DATA
..............................
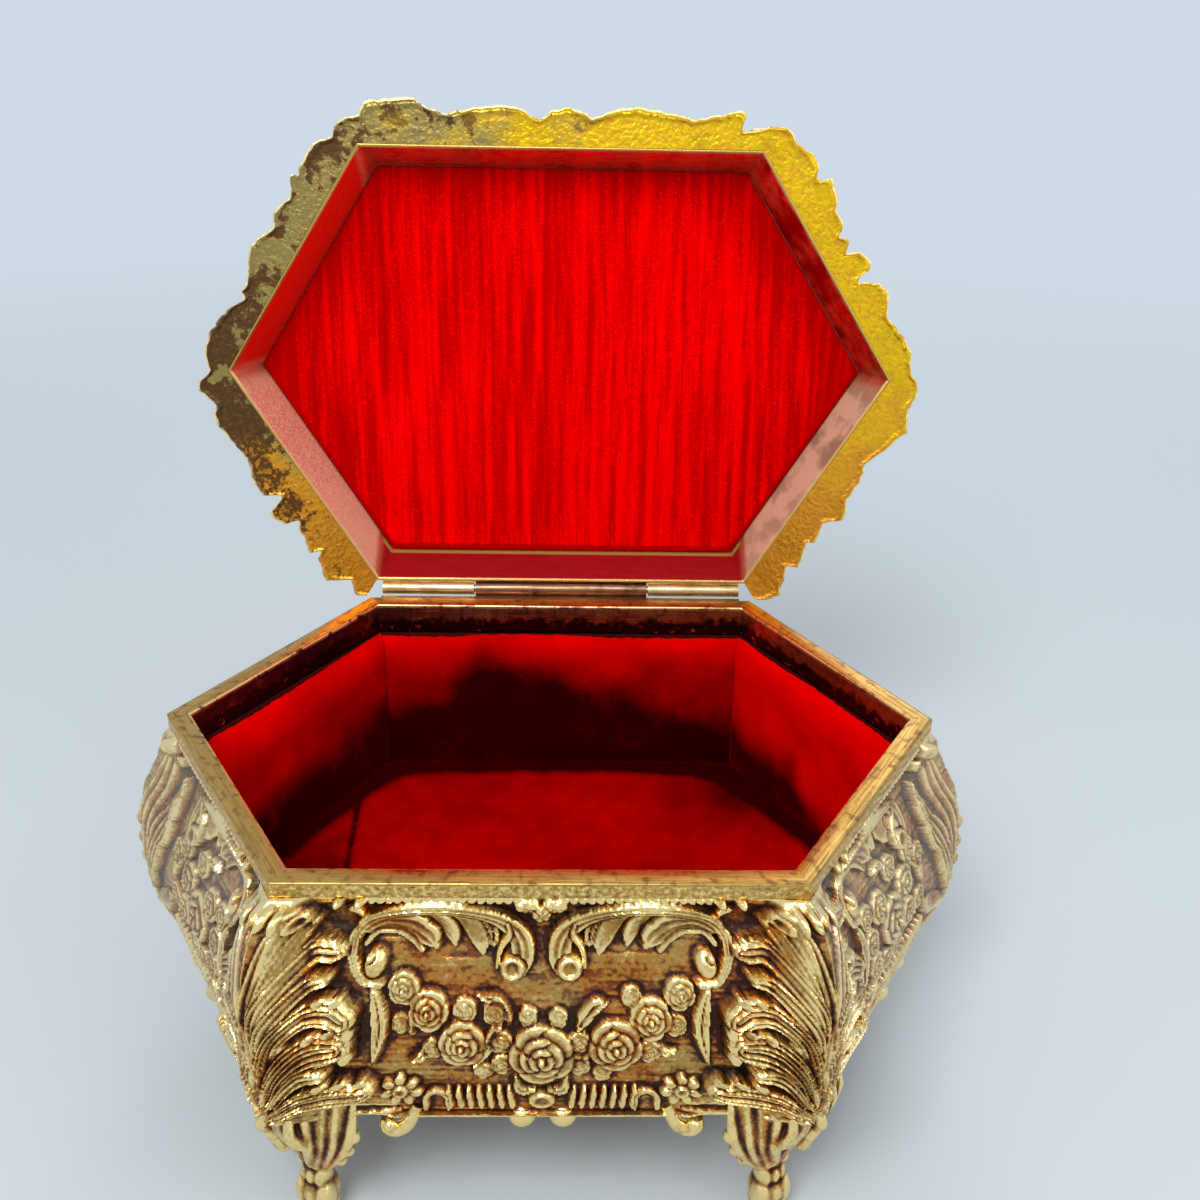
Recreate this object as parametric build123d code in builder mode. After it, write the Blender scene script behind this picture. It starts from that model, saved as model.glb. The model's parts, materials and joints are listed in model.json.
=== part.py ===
from build123d import *
import os
from math import atan2, cos, degrees, hypot, radians, sin

# A six-sided jewelry casket with a hinged lid, shown with the lid standing open.
# Lengths are in millimetres. The box stands on Z = 0, its front faces -Y and its hinge is at +Y.
# The drawing is made around the middle of the body and is moved at the end,
# so that the open casket's box has its bottom centre at the origin.

# Rim of the body, measured over its outer edge
rim_length = 127.0
rim_front = 74.0
rim_depth = 85.0
rim_top = 64.0
rim_strip = 3.3
rim_face = 2.6
skirt_wall = 1.0
skirt_drop = 6.0

# Swelling walls of the body: how far out of the rim they stand, and how far below its top
wall = 1.4
lip_inset = 0.4
neck_inset = 1.6
neck_drop = 7.5
shoulder_out = 0.9
shoulder_drop = 14.0
bulge_out = 3.9
bulge_drop = 25.0
hem_out = 3.3
hem_drop = 41.0

# Carving that stands out of the walls
scroll_height = 0.9
scroll_width = 1.9
rose_height = 1.8
leaf_neck_out = 4.2
ridge_neck_out = 6.8
ridge_drop = 13.0
ridge_width = 3.2
drop_radius = 2.1
small_drop_radius = 1.8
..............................
EXERCISE DIRECTIONS
Please write out exactly the lines from the start of the data through the line that contains "skirt_drop = 6.0", both ends included, and nothing else.

SOLUTION TO THE PROBLEM
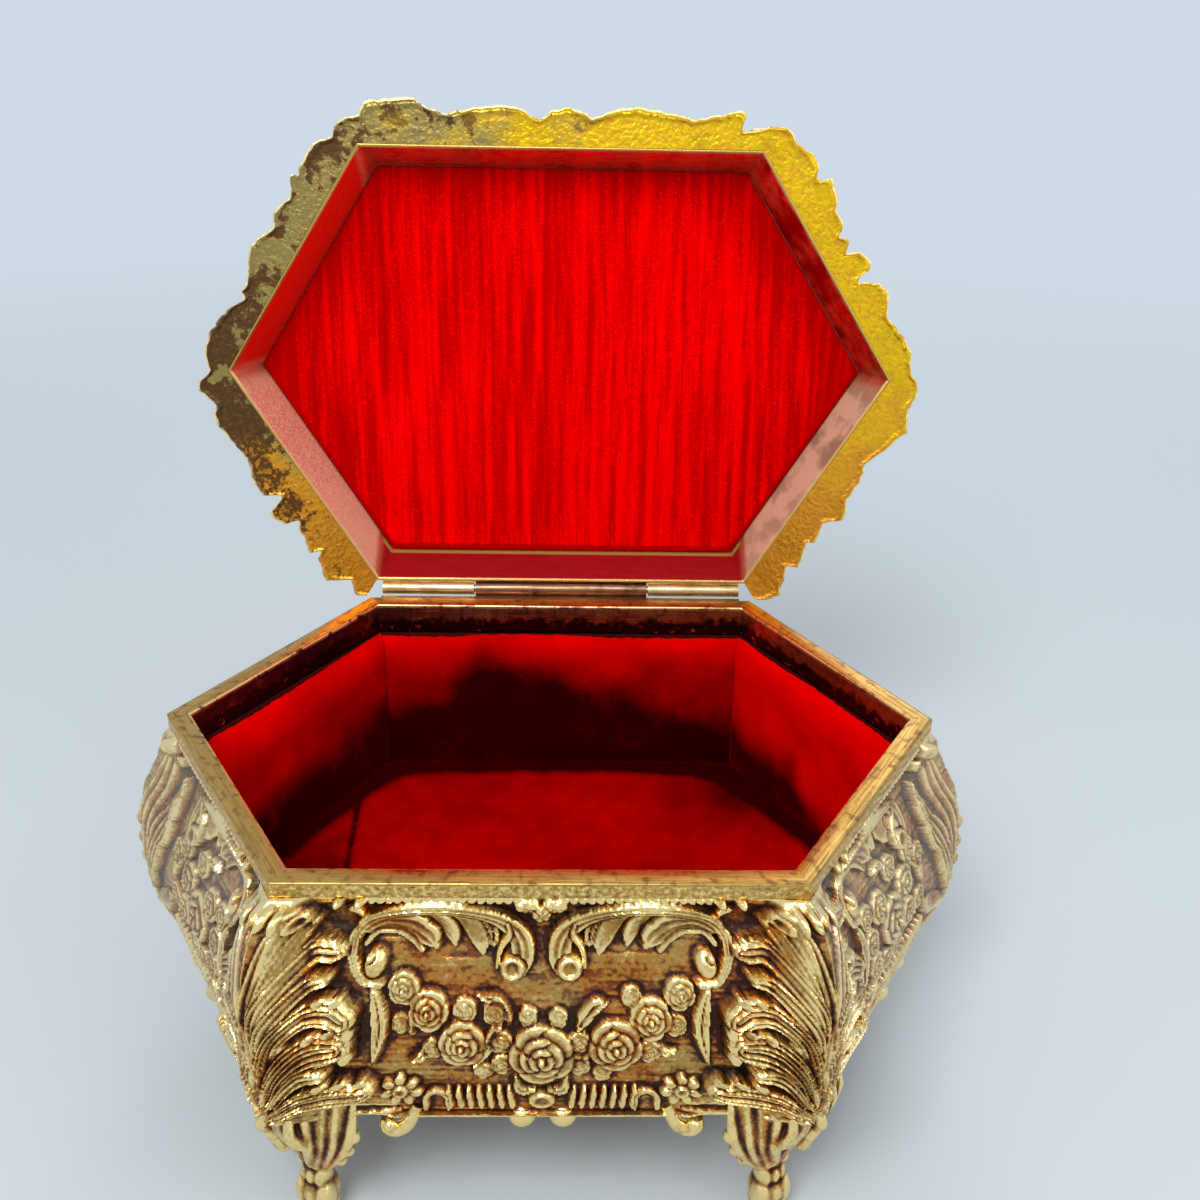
Recreate this object as parametric build123d code in builder mode. After it, write the Blender scene script behind this picture. It starts from that model, saved as model.glb. The model's parts, materials and joints are listed in model.json.
=== part.py ===
from build123d import *
import os
from math import atan2, cos, degrees, hypot, radians, sin

# A six-sided jewelry casket with a hinged lid, shown with the lid standing open.
# Lengths are in millimetres. The box stands on Z = 0, its front faces -Y and its hinge is at +Y.
# The drawing is made around the middle of the body and is moved at the end,
# so that the open casket's box has its bottom centre at the origin.

# Rim of the body, measured over its outer edge
rim_length = 127.0
rim_front = 74.0
rim_depth = 85.0
rim_top = 64.0
rim_strip = 3.3
rim_face = 2.6
skirt_wall = 1.0
skirt_drop = 6.0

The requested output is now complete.